How could we use radar images of different wavelengths and/or polarizations to extract more information about a particular scene? Think back to Chapter 1, the general characteristics of remote sensing images, and Chapter 2, interpretation of data from optical sensors.
The answer is ...

Explain how data from a non-imaging scatterometer could be used to extract more accurate information from an imaging radar.
The answer is ...

Whiz quiz - answer

1. Much the same as with optical sensors that have different bands or channels of data, multi-wavelength and multi-frequency radar images can provide complementary information. Radar data collected at different wavelengths is analogous to the different bands of data in optical remote sensing. Similarly, the various polarizations may also be considered as different bands of information. Depending on the wavelength and polarization of the radar energy, it will interact differently with features on the surface. As with multi-band optical data, we can combine these different "channels" of data together to produce colour images which may highlight subtle variations in features as a function of wavelength or polarization.

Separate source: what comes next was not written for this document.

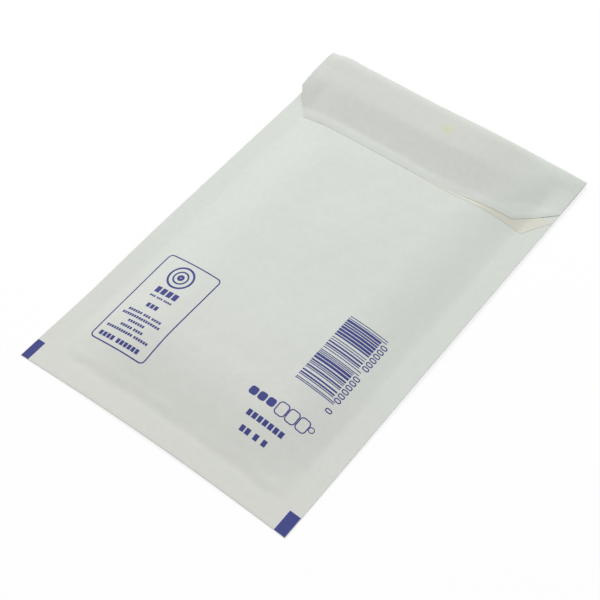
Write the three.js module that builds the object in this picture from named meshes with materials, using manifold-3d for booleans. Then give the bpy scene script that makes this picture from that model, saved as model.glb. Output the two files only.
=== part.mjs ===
// Bubble-lined paper mailer: empty, lying face up, its flap folded loosely over the front.
// Millimetres. +X runs across the mailer, +Y from the bottom fold to the flap's roll, +Z up.
// The origin is the middle of the footprint, on the surface that the mailer lies on.
import * as THREE from "three";
import { mergeVertices } from "three/addons/utils/BufferGeometryUtils.js";
import Module from "manifold-3d";

// Overall size of the folded mailer
const mailerWidth = 140;
const frontLength = 209; // from the bottom fold to the mouth of the front panel
const rollOverhang = 13; // from that mouth to the back of the flap's roll
const mailerLength = frontLength + rollOverhang;

// Materials' thicknesses, and the bond line left between two layers
const paperThickness = 0.15;
const filmThickness = 0.12;
const bondGap = 0.1;

// Side seams, the unpadded band along the bottom fold, and the swell from them to full height
const seamWidth = 10;
const seamHeight = 1.2; // middle of the side seams above the surface
const bottomBand = 10.8;
const swellWidth = 24;
const crownRise = 0.3; // how far the middle of the front stands above the full-height part's sides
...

2. A scatterometer is used to precisely measure the intensity of backscatter reflected from an object or surface. By accurately characterizing (i.e. measuring) the intensity of energy reflected from a variety of objects or surface types, these measurements can be used to generate typical backscatter signatures, similar to the concept of spectral signatures with optical data. These measurements can be used as references for calibrating imagery from an imaging radar sensor so that more accurate comparisons can be made of the response between different features.